Use density and specific heat values that match your lab method. Use 1.000 g/mL and 4.184 J/g°C for dilute water-like solutions. Enter the calorimeter constant if it was measured. Use zero when your lab ignores cup heat.
Press the calculate button. The result appears below the header and above the form. Use the CSV and PDF buttons to save the result.
Example Data Table
| Trial |
HF M |
HF mL |
Base M |
Base mL |
Tmix °C |
Tfinal °C |
Estimated ΔH kJ/mol |
| 1 |
0.500 |
50.0 |
0.500 |
50.0 |
24.50 |
27.75 |
-55.14 |
| 2 |
0.500 |
50.0 |
0.500 |
50.0 |
24.60 |
27.82 |
-54.63 |
| 3 |
0.500 |
50.0 |
0.500 |
50.0 |
24.45 |
27.68 |
-54.80 |
Understanding HF Neutralization
Hydrofluoric acid is a weak acid. It does not fully ionize before it reacts. That detail changes the heat result. A strong acid usually gives a neutralization enthalpy near minus 57.3 kJ per mole. HF is often less exothermic because some energy is used to ionize HF during reaction.
What the Tool Measures
The calculator estimates heat absorbed by the solution and calorimeter. It then changes the sign to report reaction heat. The limiting reactant controls the mole amount of water formed. This makes the molar result fair, even when acid and base volumes differ.
Why Statistics Matter
Calorimetry data can shift because readings are small. A thermometer delay can change final temperature. A burette mark can change mole totals. This calculator includes heat and mole uncertainty fields. It also returns an estimated range. That range helps you judge whether the result supports a lab claim.
Good Lab Practice
Use clean cups and a stable thermometer. Record both starting temperatures. Stir the mixture gently and constantly. Read the highest stable temperature. Enter the calorimeter constant when it is known. Use zero when your class ignores that correction.
Interpreting the Answer
A negative value means heat was released. A positive value normally signals bad data or unusual settings. Compare your result with the strong acid reference. The difference estimates the apparent ionization cost for HF. Do not treat it as exact. Real standard enthalpy also depends on concentration, dilution, and calibration.
Common Uses
Students use this method in chemistry labs. Teachers use it to check calorimetry reports. Analysts can compare trial quality before averaging values. The tool is also useful for planning safer demonstrations. It highlights heat release before chemicals are mixed.
Final Note
The calculator is an estimator. It cannot replace careful lab notes. Enter measured values, not rounded guesses. Use the export buttons to keep records. Repeat the experiment when possible. Average trials only after checking outliers. A clear method gives a stronger enthalpy conclusion.
Reporting Tips
State every assumption beside the answer. Mention density, heat capacity, and calorimeter constant. Give the limiting reactant. Show the temperature rise. Include the uncertainty range. These details make the calculation easier to review and repeat. Keep all units consistent.
FAQs
1. What is the standard enthalpy of neutralization of HF?

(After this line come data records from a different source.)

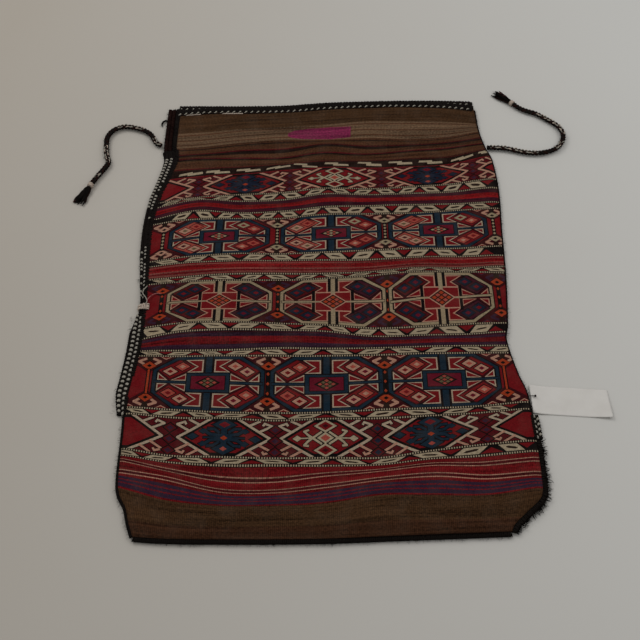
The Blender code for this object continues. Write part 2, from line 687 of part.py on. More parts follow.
def make_fastener(tag_edge):
    """A short stem with a round head that pins the ticket to the bag's edge."""
    edge_x, edge_y = outermost_edge("right", FASTENER_HEIGHT, FASTENER_STEM_DIAMETER)
    head = FASTENER_HEAD_DIAMETER / 2
    stem = FASTENER_STEM_DIAMETER / 2
    start = edge_x + CORNER_GAP + SIDE_SEAM_WIDTH + TURN_SWELL + TOUCH_GAP
    head_start = tag_edge + FASTENER_REACH - start
    middle = tag_height(FASTENER_REACH) + TAG_THICKNESS + head + TOUCH_GAP
    sections = ((0.0, stem), (head_start, stem), (head_start + 0.2 * head, 0.8 * head),
                (head_start + 0.9 * head, head), (head_start + 1.6 * head, 0.6 * head))
    rings = []
    for distance, radius in sections:
        rings.append([Vector((start + distance, edge_y + cos(pi * side / 4) * radius,
                              middle + sin(pi * side / 4) * radius)) for side in range(8)])
    return roll_tube("tag_fastener", rings, ["fastener_plastic"])


clear_scene()
MATERIALS = {name: make_material(name) for name in COLOURS}
make_front_panel()
make_back_panel()
make_left_seams()
make_right_seams()
make_bottom_binding()
make_mouth_braids()
make_tie("left", LEFT_CORD_HEIGHT, SELVEDGE_WIDTH, LEFT_CORD_ROUTE)
make_tie("right", RIGHT_CORD_HEIGHT, SIDE_SEAM_WIDTH, RIGHT_CORD_ROUTE)
make_repair_tie()
make_fastener(make_tag())
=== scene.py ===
# %% [markdown]
# # One pouch of a kilim saddle bag
# The bag is two woven panels that are joined by dark braid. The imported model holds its
# solids, and they stay the measure of everything here: each new piece lies where its
# solid lies, and takes that solid's place in the picture.
# %% Load the frame
from math import ceil, cos, pi, radians, sin
from random import Random

import bmesh
import bpy
import numpy as np
from mathutils import Matrix, Vector
from mathutils.geometry import delaunay_2d_cdt


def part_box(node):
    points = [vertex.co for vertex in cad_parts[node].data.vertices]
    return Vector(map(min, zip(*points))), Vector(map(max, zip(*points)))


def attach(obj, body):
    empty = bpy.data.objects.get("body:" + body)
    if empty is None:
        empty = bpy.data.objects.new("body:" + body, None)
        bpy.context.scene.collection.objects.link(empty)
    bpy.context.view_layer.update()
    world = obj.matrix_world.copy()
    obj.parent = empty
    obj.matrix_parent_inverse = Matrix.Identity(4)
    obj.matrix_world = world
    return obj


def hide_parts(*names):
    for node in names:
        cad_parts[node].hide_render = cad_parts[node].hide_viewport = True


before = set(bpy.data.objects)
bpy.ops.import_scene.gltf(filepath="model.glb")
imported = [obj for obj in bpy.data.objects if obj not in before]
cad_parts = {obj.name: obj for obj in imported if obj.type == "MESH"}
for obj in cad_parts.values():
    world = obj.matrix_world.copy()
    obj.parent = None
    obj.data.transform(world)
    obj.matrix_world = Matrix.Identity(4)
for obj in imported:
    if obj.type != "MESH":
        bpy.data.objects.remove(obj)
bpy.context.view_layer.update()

# %% [markdown]
# ## The camera
# The photograph looks down at the bag from its lower edge, at 54 degrees below level, with
# a lens of normal length. The distance follows from the size of the bag in the picture.
# The small shift is the crop of the picture, a little off the lens's middle.
# %% The photograph's camera
CAMERA_PLACE = (-0.012, -0.9356, 1.190)
CAMERA_PITCH = 54.0
LENS, FILM_WIDTH = 51.6, 36.0
VIEW_SHIFT = 0.0098


def put_in_scene(name, data):
    """An object for a mesh, a lamp or a camera, linked to the scene."""
    made = bpy.data.objects.new(name, data)
    bpy.context.scene.collection.objects.link(made)
    return made


camera_data = bpy.data.cameras.new("photo_camera")
camera_data.lens = LENS
camera_data.shift_y = VIEW_SHIFT
camera_data.sensor_width = FILM_WIDTH
camera = put_in_scene("photo_camera", camera_data)
camera.location = CAMERA_PLACE
camera.rotation_euler = (radians(90.0 - CAMERA_PITCH), 0.0, 0.0)
bpy.context.scene.camera = camera
bpy.context.scene.view_settings.view_transform = "Standard"
print("camera at", CAMERA_PLACE)

# %% [markdown]
# ## Sums with sockets
# A finish is a tree of nodes. It reads best as arithmetic, so a socket is wrapped in a small
# class: adding or multiplying two of them adds the Math node that does it.


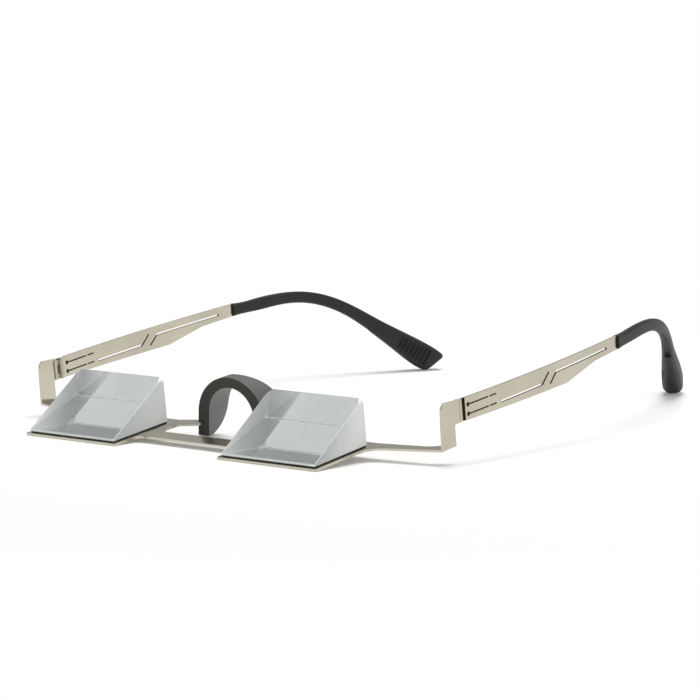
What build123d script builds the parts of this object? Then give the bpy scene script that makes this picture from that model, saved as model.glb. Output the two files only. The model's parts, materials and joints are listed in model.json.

It is the molar heat change when HF reacts with a base to form water. HF is weak, so its value is usually less exothermic than strong acid neutralization.
2. Why is HF different from HCl?
HCl is a strong acid and is almost fully ionized. HF is weak. Some energy is needed to ionize HF before neutralization, so the released heat is reduced.
3. Why is the answer negative?
A negative enthalpy means the reaction releases heat. In calorimetry, the solution gains heat, while the reaction loses that heat.
4. Which reactant limits the calculation?
The calculator compares moles of HF and base. The smaller mole amount controls water formation and is used in the molar enthalpy calculation.
5. Should I include the calorimeter constant?
Yes, include it when your lab measured it. It accounts for heat absorbed by the cup or calorimeter. Use zero only when the method ignores that correction.
6. What density should I enter?
For dilute aqueous solutions, 1.000 g/mL is commonly used. Use your measured density when your lab provides one or when solutions are concentrated.
7. What does the uncertainty range mean?
It estimates how far the enthalpy may shift due to heat and mole uncertainty. It is a guide, not a complete statistical proof.
8. Can I average several trials?
Yes. Calculate each trial first. Review outliers and method errors. Then average valid enthalpy values and report the spread or uncertainty.